I know I am in the overwhelming minority, but tribute bands make me very uncomfortable. More specifically, the people who go to see tribute bands make me uncomfortable. In past years, Mrs. Pincus and I were given free tickets to see a Neil Diamond tribute show. I emphasize "FREE TICKETS" because there is no way I would ever, ever pay for tickets to a tribute show. The show was fine. The guy had a good voice and did a pretty good Neil Diamond impression... but the audience! Oh, sweet Caroline! It was embarrassing. These folks thought they were at a Neil Diamond concert. Afterwards, they were clamoring to pose for photos with the singer, who, up close, didn't really look like Neil Diamond. But the audience members — in their sparkly shirts — all acted as though he was the real thing.

I was a very avid and devoted Queen fan when I was in high school. While I still appreciate their musical catalog, my tastes have waned since the passing of charismatic lead singer Freddie Mercury and the subsequent cringe-worthy statements from the previously-silent Brian May. Again, my wife and I were given FREE TICKETS to a Queen tribute show. My wife, a non-Queen fan, was non-plussed about attending and I, a one-time Queen fan, felt the same. The majority of the audience (mostly around my age) felt otherwise. As the lights dimmed and one guy screamed "FREDDIE'S IN THE HOUSE!," I knew I was not going to enjoy this. Queen has a large musical catalog and a plethora of popular songs from which a "tribute band" can choose. Why they selected a version of "Ave Maria" as the centerpiece of the their show still has me scratching my head. But, once again, the audience ate this up.

A few weeks ago, Mrs. P and I went to a Flyers game on the occasion of "Grateful Dead Night." This was the Philadelphia hockey team's attempt at filling their venue in the midst of a dreadful season. The event, however, was postponed, due to an Eagles game at the stadium right next door. Because of the inconvenience, we were given tickets to the rescheduled game later in the year, featuring a pre-game performance by local Grateful Dead tribute band Splintered Sunlight. Last Sunday we arrived on the new date, three hours before puck, drop to see Splintered Sunlight, along with a large group of over-sixty, tie-dye clad "hippies" who were sure — nay, positive! — they were going to see the actual Grateful Dead.

Splintered Sunlight have gained a decent fanbase in the Philadelphia area and have a standing monthly gig at a local venue. Bottom line... they play Dead songs. And Deadheads like to hear Dead songs. I am not a Deadhead. I don't mind hearing Dead songs, but I like to hear other songs too. I am married to a Deadhead. She likes to hear Dead songs. A lot. All the time. She likes to hear other songs, but not as much as she likes to hear Dead songs.
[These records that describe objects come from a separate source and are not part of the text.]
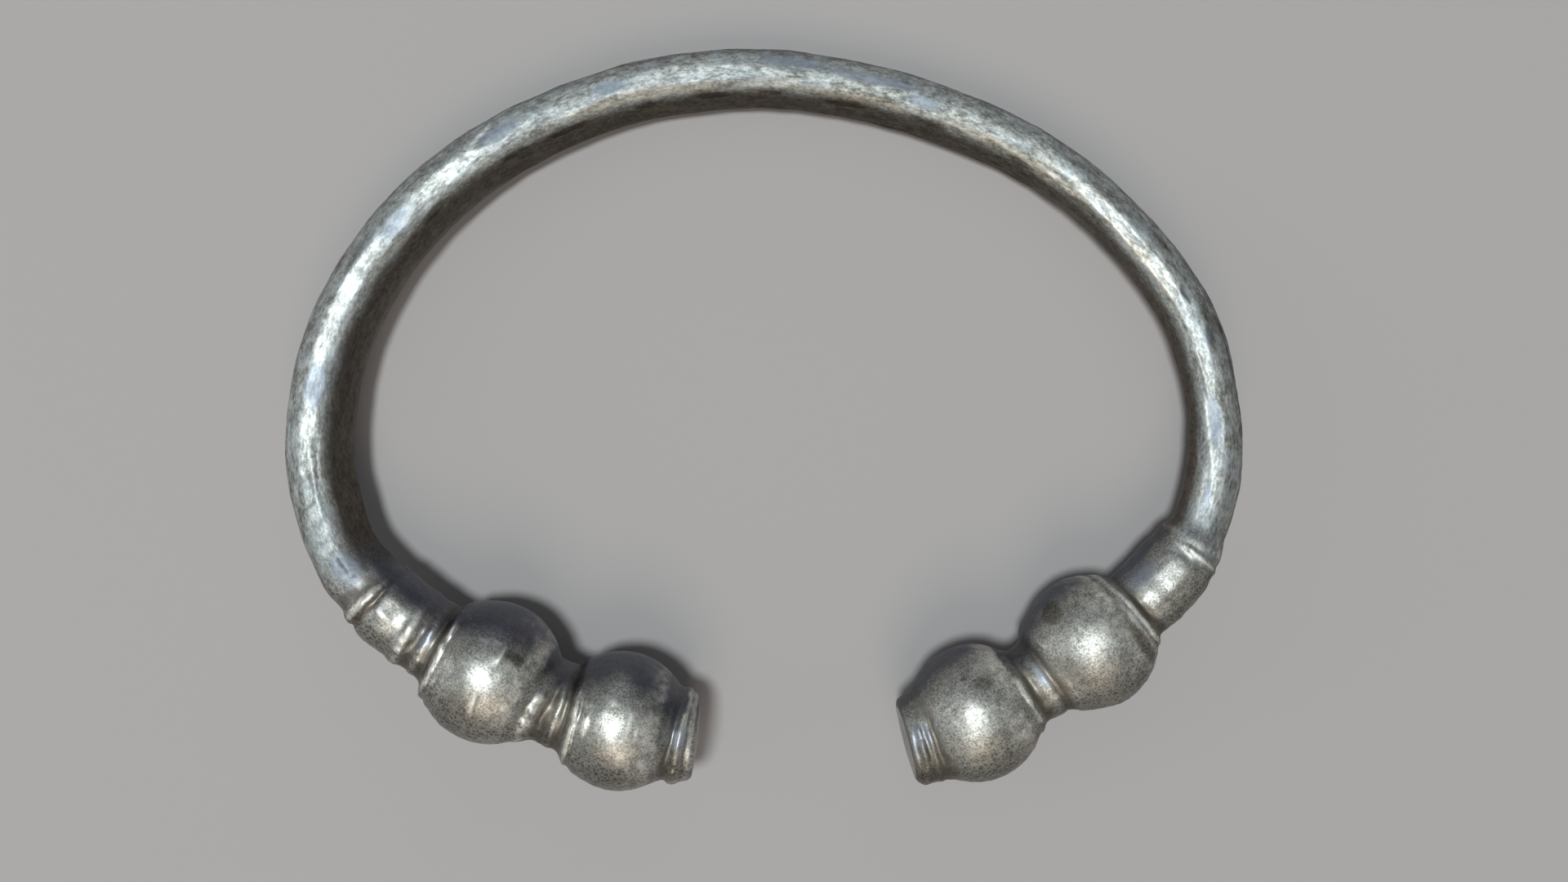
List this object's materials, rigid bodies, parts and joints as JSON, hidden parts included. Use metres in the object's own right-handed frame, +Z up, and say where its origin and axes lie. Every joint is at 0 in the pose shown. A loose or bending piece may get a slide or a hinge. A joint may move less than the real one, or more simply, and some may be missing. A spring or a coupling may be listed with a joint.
{
  "type": "silver bracelet",
  "caption": "Open oval silver bangle: a plain round bar that thickens into ringed ends, each with round beads, a neck, a collar and a flat end face, with a gap between the ends.",
  "frame": {"origin": "on the table, under the middle of the bounding box, with the bracelet lying on its side", "axes": "+X across the bracelet from its left end to its right end, +Y from the gap between the ends to the back of the hoop, +Z up"},
  "size_m": [0.0738, 0.0566, 0.0109],
  "materials": {
    "silver": "tarnished silver, softly polished by wear on the raised places, darker in the hollows and on the wrist side"
  },
  "bodies": {
    "root": {"bracelet": "silver"}
  },
  "joints": []
}
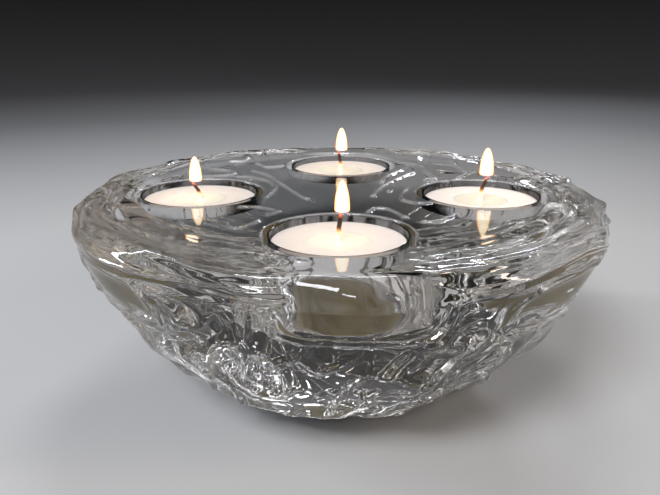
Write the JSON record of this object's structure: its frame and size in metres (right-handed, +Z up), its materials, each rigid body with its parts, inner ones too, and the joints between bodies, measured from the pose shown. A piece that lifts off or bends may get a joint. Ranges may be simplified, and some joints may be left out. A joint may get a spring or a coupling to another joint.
{
  "type": "floating candle bowl",
  "caption": "Thick cast-glass bowl with a flat top and round wells, a lit tealight in a clear cup in each well.",
  "frame": {"origin": "middle of the flat face that the bowl rests on", "axes": "+Z up out of the wells, -Y towards the front tealight, +X towards the right tealight"},
  "size_m": [0.1714, 0.1711, 0.0703],
  "materials": {
    "glass": "polished",
    "clear_cup": "polished",
    "wax": "satin",
    "molten_wax": "polished",
    "tab_steel": "satin",
    "wick_cotton": "matte"
  },
  "bodies": {
    "bowl": {"glass_bowl": "glass"},
    "tealight_1": {"tealight_cup_1": "clear_cup", "tealight_wax_1": "wax", "melt_pool_1": "molten_wax", "wick_tab_1": "tab_steel", "wick_1": "wick_cotton"},
    "tealight_2": {"tealight_cup_2": "clear_cup", "tealight_wax_2": "wax", "melt_pool_2": "molten_wax", "wick_tab_2": "tab_steel", "wick_2": "wick_cotton"},
    "tealight_3": {"tealight_cup_3": "clear_cup", "tealight_wax_3": "wax", "melt_pool_3": "molten_wax", "wick_tab_3": "tab_steel", "wick_3": "wick_cotton"},
    "tealight_4": {"tealight_cup_4": "clear_cup", "tealight_wax_4": "wax", "melt_pool_4": "molten_wax", "wick_tab_4": "tab_steel", "wick_4": "wick_cotton"}
  },
  "joints": [
    {"name": "tealight_1_lift", "type": "slide", "parent": "bowl", "child": "tealight_1", "axis": [0, 0, 1], "range_m": [0, 0.04]},
    {"name": "tealight_2_lift", "type": "slide", "parent": "bowl", "child": "tealight_2", "axis": [0, 0, 1], "range_m": [0, 0.04]},
    {"name": "tealight_3_lift", "type": "slide", "parent": "bowl", "child": "tealight_3", "axis": [0, 0, 1], "range_m": [0, 0.04]},
    {"name": "tealight_4_lift", "type": "slide", "parent": "bowl", "child": "tealight_4", "axis": [0, 0, 1], "range_m": [0, 0.04]}
  ]
}
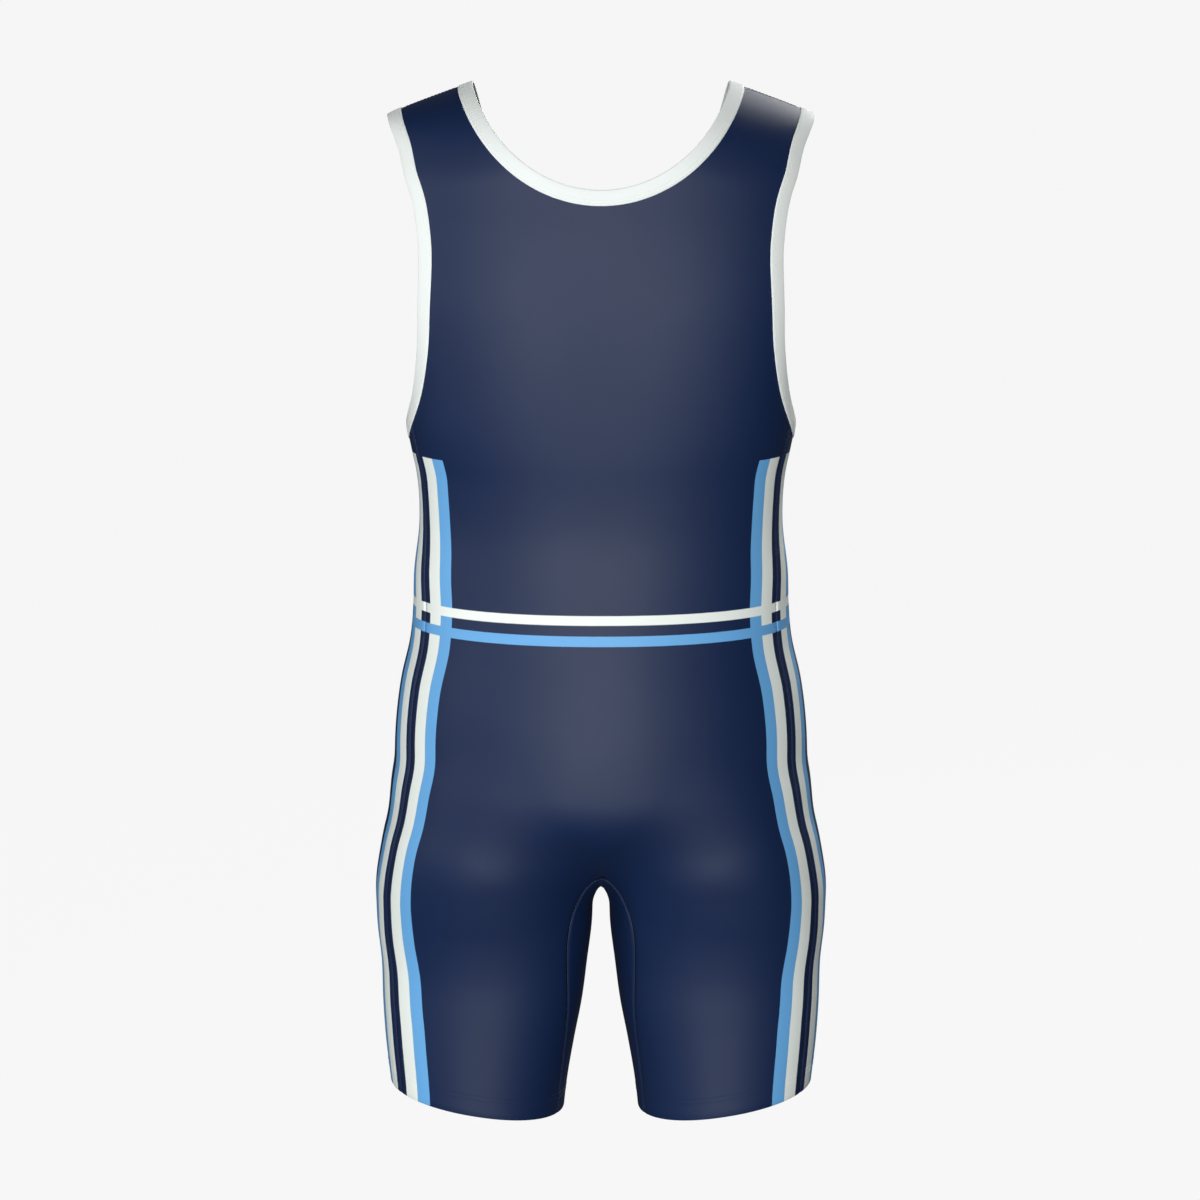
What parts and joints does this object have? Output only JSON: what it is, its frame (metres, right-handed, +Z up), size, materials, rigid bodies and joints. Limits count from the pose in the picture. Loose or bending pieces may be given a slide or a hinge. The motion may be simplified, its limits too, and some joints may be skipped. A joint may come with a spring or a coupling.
{
  "type": "wrestling singlet",
  "caption": "Sleeveless wrestling singlet in its hollow worn form, with mid-thigh legs, deep armholes, bound edges and printed side and waist stripes.",
  "frame": {"origin": "middle of the shoulder line, where the wearer's shoulders carry the garment", "axes": "+Z up, +Y towards the back of the garment, +X towards the wearer's left"},
  "size_m": [0.386, 0.2409, 0.8811],
  "materials": {
    "navy_knit": "smooth stretch knit with a soft sheen, printed with light blue and white stripes",
    "white_binding": "matt white stretch binding"
  },
  "bodies": {
    "root": {"back_panel": "navy_knit", "front_panel": "navy_knit", "crotch_gusset": "navy_knit", "neck_binding": "white_binding", "armhole_binding_left": "white_binding", "armhole_binding_right": "white_binding"}
  },
  "joints": []
}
Jerry Garcia, the venerable leader of the Grateful Dead, died in 1995. I don't believe that news has reached a lot of Deadheads. When they hear Grateful Dead songs, some of them think the spirit of Jerry is still strong and is being channeled through the members of Grateful Dead tribute bands... or at least that's how it appears to me. This crowd — in the seating area of a multipurpose arena in South Philadelphia, three hours before a hockey game — believed instead that they were actually among the swaying bodies at San Francisco's Fillmore circa 1968. Some of them, I believe, have not bathed since then.

For two hours, these faithful, if delusional, fans swirled and swayed and twirled to the mid-tempo beats of... oh, I don't know.... all the songs sounded the same to me. They were having a good old time, singing along and pantomiming the lyrics. I was having a time. I could hear clips of conversation around me, referencing "Jerry this" and "Bob that" as though those two were actually on the stage. (They were not.) There was hugging and dancing and, at one point, a balloon bounced its way across the tops of patron's heads, just like at a real Dead show, maaaaaaan! It was a sight.
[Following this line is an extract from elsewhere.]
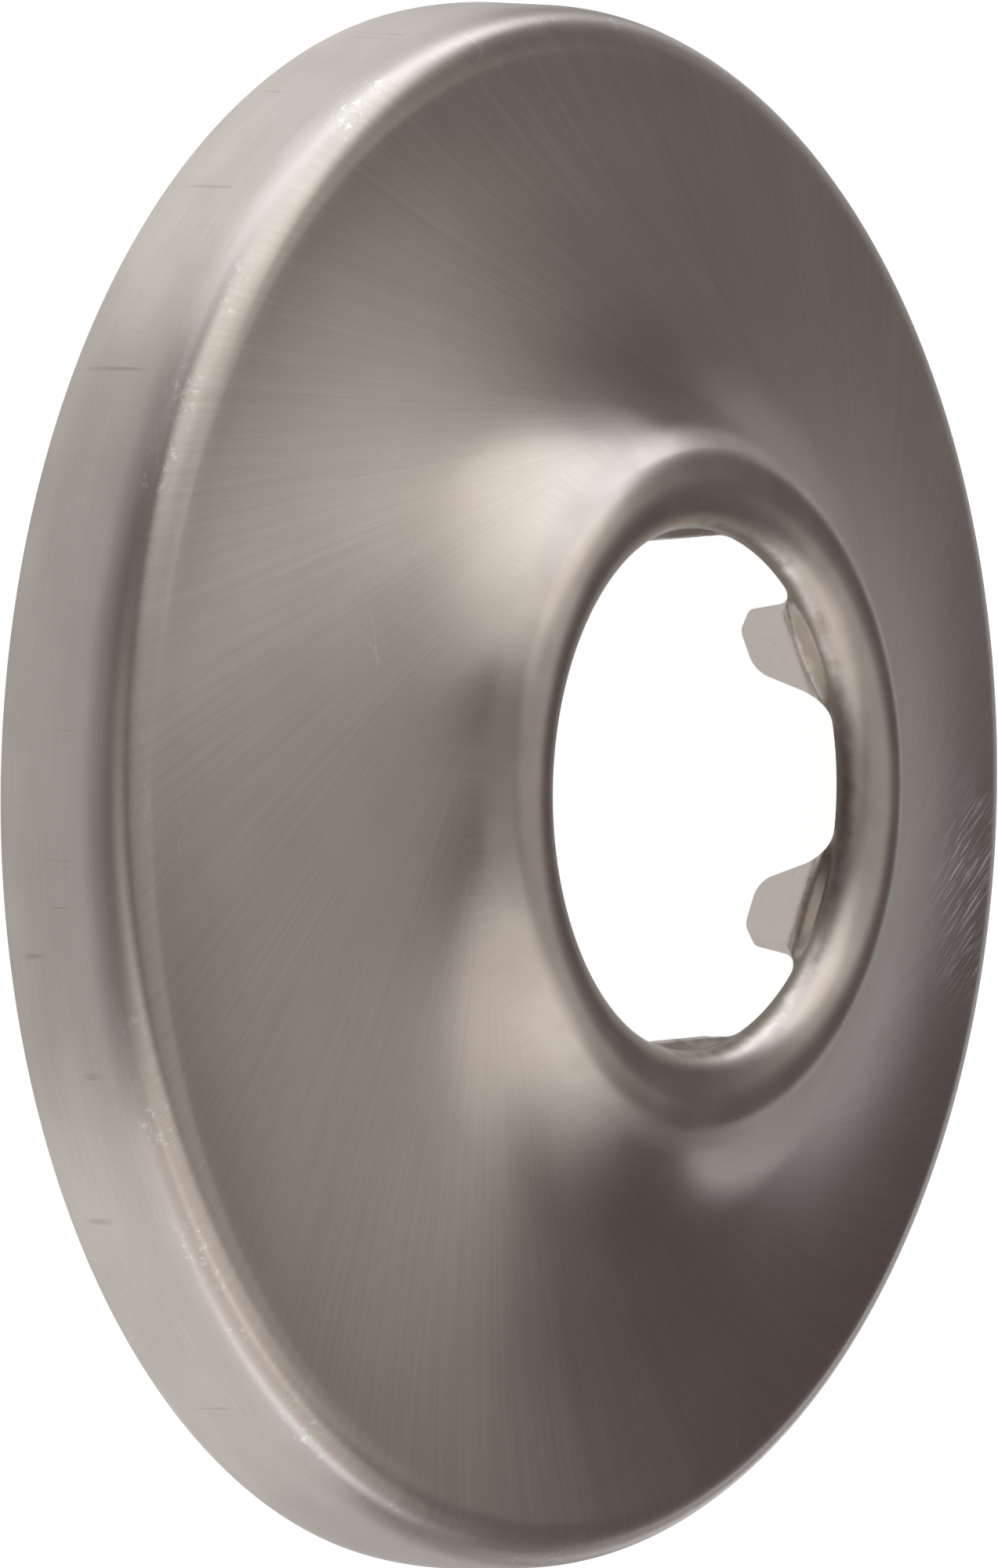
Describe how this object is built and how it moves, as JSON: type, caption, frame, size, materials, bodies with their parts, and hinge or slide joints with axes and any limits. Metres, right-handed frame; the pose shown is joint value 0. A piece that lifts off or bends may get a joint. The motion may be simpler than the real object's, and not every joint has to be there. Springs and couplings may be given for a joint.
{
  "type": "shower arm flange",
  "caption": "Round pressed sheet-metal bell with a rolled lip and a throat of sprung fingers that covers the wall hole around a shower arm.",
  "frame": {"origin": "centre of the back rim, in the plane that meets the wall", "axes": "+Z along the shower arm's axis, away from the wall, towards the rolled lip; one finger is centred on +X"},
  "size_m": [0.0666, 0.0666, 0.0137],
  "materials": {
    "satin_nickel": "satin brushed nickel plate"
  },
  "bodies": {
    "root": {"flange_shell": "satin_nickel"}
  },
  "joints": []
}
Honestly, I don't mean to be mean. I'm joking. I really am. It was an interesting experience... that I would not care to experience again. And it was a far cry from the dive bars of South Jersey. Well, maybe not that far a cry,

I still don't like "tribute bands," but I got a blog post out of the experience.

This guy had a good time, though, and that's what's important.


Sunday, March 5, 2023

i started a joke

I think I'm a pretty funny guy. It doesn't matter if you don't think I'm funny... as long as I think I'm funny, because my humor is purely for my own amusement. If you happen to think the things I say are funny, well, that's just a happy by-product of me amusing myself. As a matter of fact, when someone doesn't "get" my humor, that makes it all the more funny. And if they get angry at the "playing dumb" sarcasm, which is the tone of a lot of my humor, well.... it just gets funnier. For me, anyway... and that's what's most important.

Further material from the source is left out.